When faced with emotional outbursts from tweens, give them validation for their feelings and set limits.

For middle schoolers, and most humans, for that matter, anger is often a tip-of-the-iceberg emotion. Underneath the surface might be loneliness, worry, social pressure or anxiety about an upcoming test. They may be tired, hangry, or experiencing a hormone surge. In other words, there are probably a host of reasons they slammed the door that have nothing to do with you.

If we can resist taking the bait and rising to meet their emotional spike, we can offer them two things they need: validation (“I get why you are upset, and you have a right to be”) and limits (“we don’t use that language because it’s hurtful”).

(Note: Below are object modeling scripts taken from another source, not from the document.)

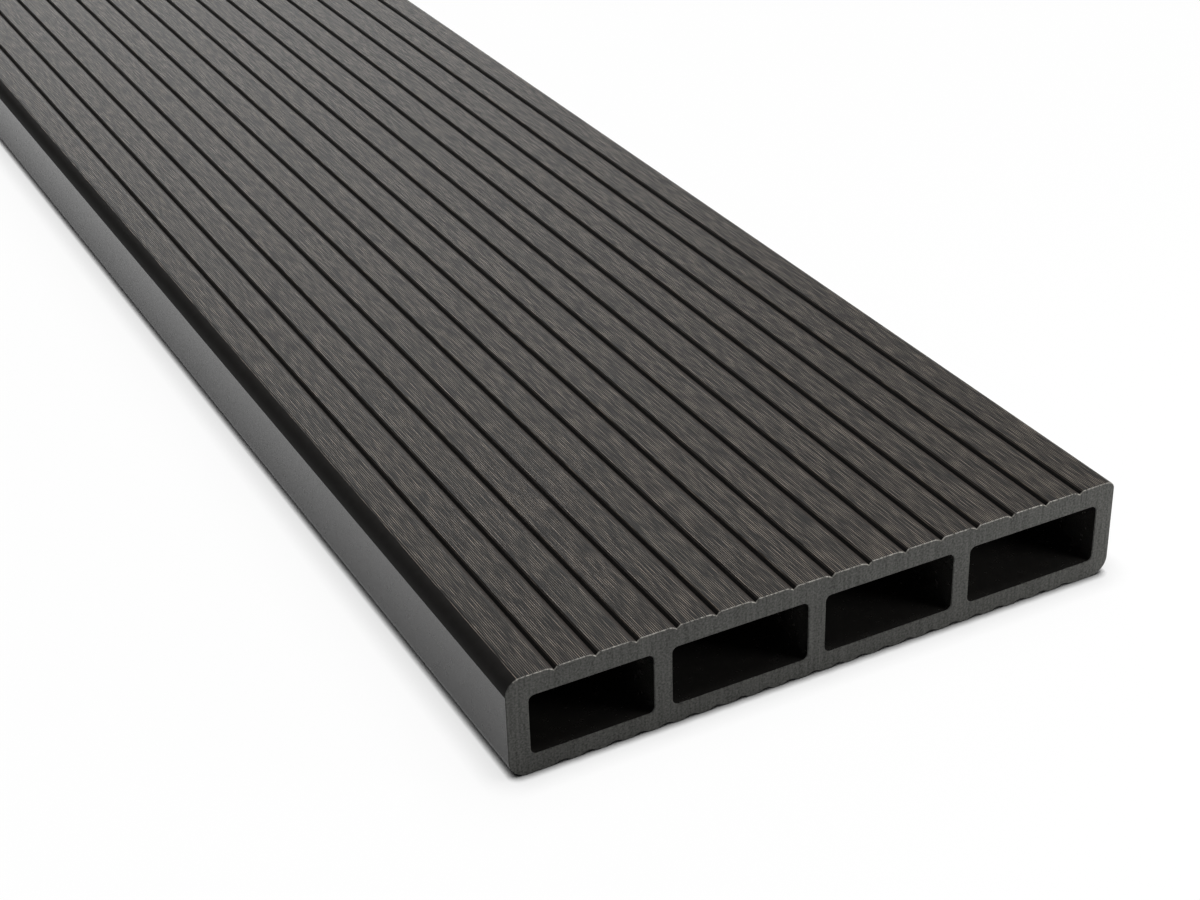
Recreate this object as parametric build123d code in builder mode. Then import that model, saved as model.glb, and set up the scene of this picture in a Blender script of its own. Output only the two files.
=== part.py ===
from build123d import *
import os

# Hollow composite fence board, extruded as one piece and sawn square at both ends.
# It lies flat with its grooved face up: X runs across the width, Y along the length, Z up.
# The origin is at the middle of the underside. Sizes are in millimetres, and left and right
# are as seen by someone who looks along +Y at the near end.

# Outside of the section
length = 1800.0
width = 150.0
thickness = 24.0
left_face_radius = 3.8
right_face_radius = 2.2
underside_corner_radius = 4.2

# Outer walls, and the webs that part the hollows
face_wall = 5.2
underside_wall = 4.5
left_wall = 5.0
right_wall = 4.6
web_thickness = 4.3
web_spacing = 36.9

# The outermost hollows differ, so the row of webs stands a little left of the middle
left_hollow = 28.2
right_hollow = 34.1
hollow_corner_radius = 1.4

# Grooves along the face: a rounded shoulder falls to the bottom, and a steep flank rises from it
groove_spacing = 9.25
groove_depth = 0.75
shoulder_width = 2.1
flank_width = 0.9
edge_rib = 8.75

# Waves along the underside, between narrow flat crests
wave_spacing = 6.0
wave_width = 4.8
wave_depth = 0.6
edge_margin = 9.6

left_side = -width / 2
right_side = width / 2
groove_width = shoulder_width + flank_width
hollow_height = thickness - face_wall - underside_wall


def even_row(first, last, spacing):
    """Centres evenly placed from first to last, with the step nearest to the spacing."""
    steps = round((last - first) / spacing)
    if steps < 1:
        return [(first + last) / 2]
    return [first + (last - first) * i / steps for i in range(steps + 1)]


def spans_between(start, centres, item_width, end):
    """Left and right ends of the spaces that a row of items leaves between start and end."""
    lefts = [start] + [centre + item_width / 2 for centre in centres]
    rights = [centre - item_width / 2 for centre in centres] + [end]
    return list(zip(lefts, rights))


def draw_groove(centre):
    """One groove of the face, open from side to side over groove_width."""
    left = centre - groove_width / 2
    bottom = (left + shoulder_width, thickness - groove_depth)
    TangentArc((left, thickness), bottom, tangent=(1, 0))
    Line(bottom, (left + groove_width, thickness))


def draw_wave(centre):
    """One hollow of the underside, which turns smoothly into the flat crests beside it."""
    quarter = wave_width / 4
    left_bend = (centre - quarter, wave_depth / 2)
    right_bend = (centre + quarter, wave_depth / 2)
    TangentArc((centre - 2 * quarter, 0), left_bend, tangent=(1, 0))
    ThreePointArc(left_bend, (centre, wave_depth), right_bend)
    TangentArc((centre + 2 * quarter, 0), right_bend, tangent=(-1, 0))


webs = even_row(
    left_side + left_wall + left_hollow + web_thickness / 2,
    right_side - right_wall - right_hollow - web_thickness / 2,
    web_spacing,
)
first_groove = left_side + edge_rib + groove_width / 2
grooves = even_row(first_groove, -first_groove, groove_spacing)
first_wave = left_side + edge_margin + wave_width / 2
waves = even_row(first_wave, -first_wave, wave_spacing)

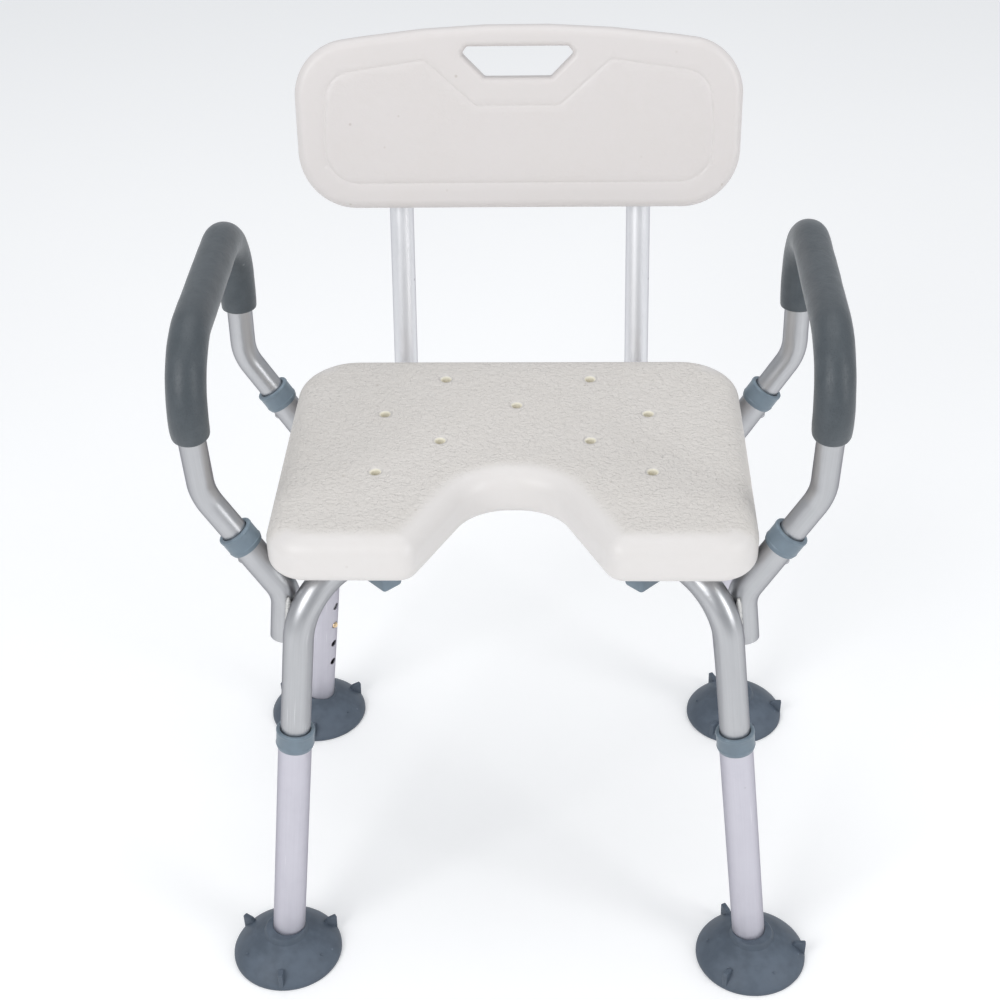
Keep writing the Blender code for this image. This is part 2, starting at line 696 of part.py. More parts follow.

Remember, your kid is listening

Middle schoolers need mentors: trusted adults who can help them think through social dilemmas, navigate their digital life, work through emotions and make healthy decisions. “The good news is that you still wield a ton of influence at this age,” Fagell said. “You can help our child acquire key skills and cope with the inevitable awkwardness, self-consciousness and insecurity that every middle schooler is going to experience.”

Middle schoolers really are paying attention to what you say. “Whether or not your child appears to be listening to you, let alone taking your advice, they’re taking in everything you say and filing it away for future use,” Fagell said. “It may be counterintuitive, but if your child pushes back and argues with you, it’s typically because they respect you, value your opinion and want to figure out what you’re thinking and how they can make you proud.”

As parents, we can use our middle schoolers’ desire for approval to boost their confidence and strengthen our evolving relationship with them. Find ways to say, text or let them overhear you say some variation of: “I really like hanging out with you, you have amazing ideas, or I love the person you are becoming.”

And because it’s true every single day, say this: “I am so lucky to be your parent.”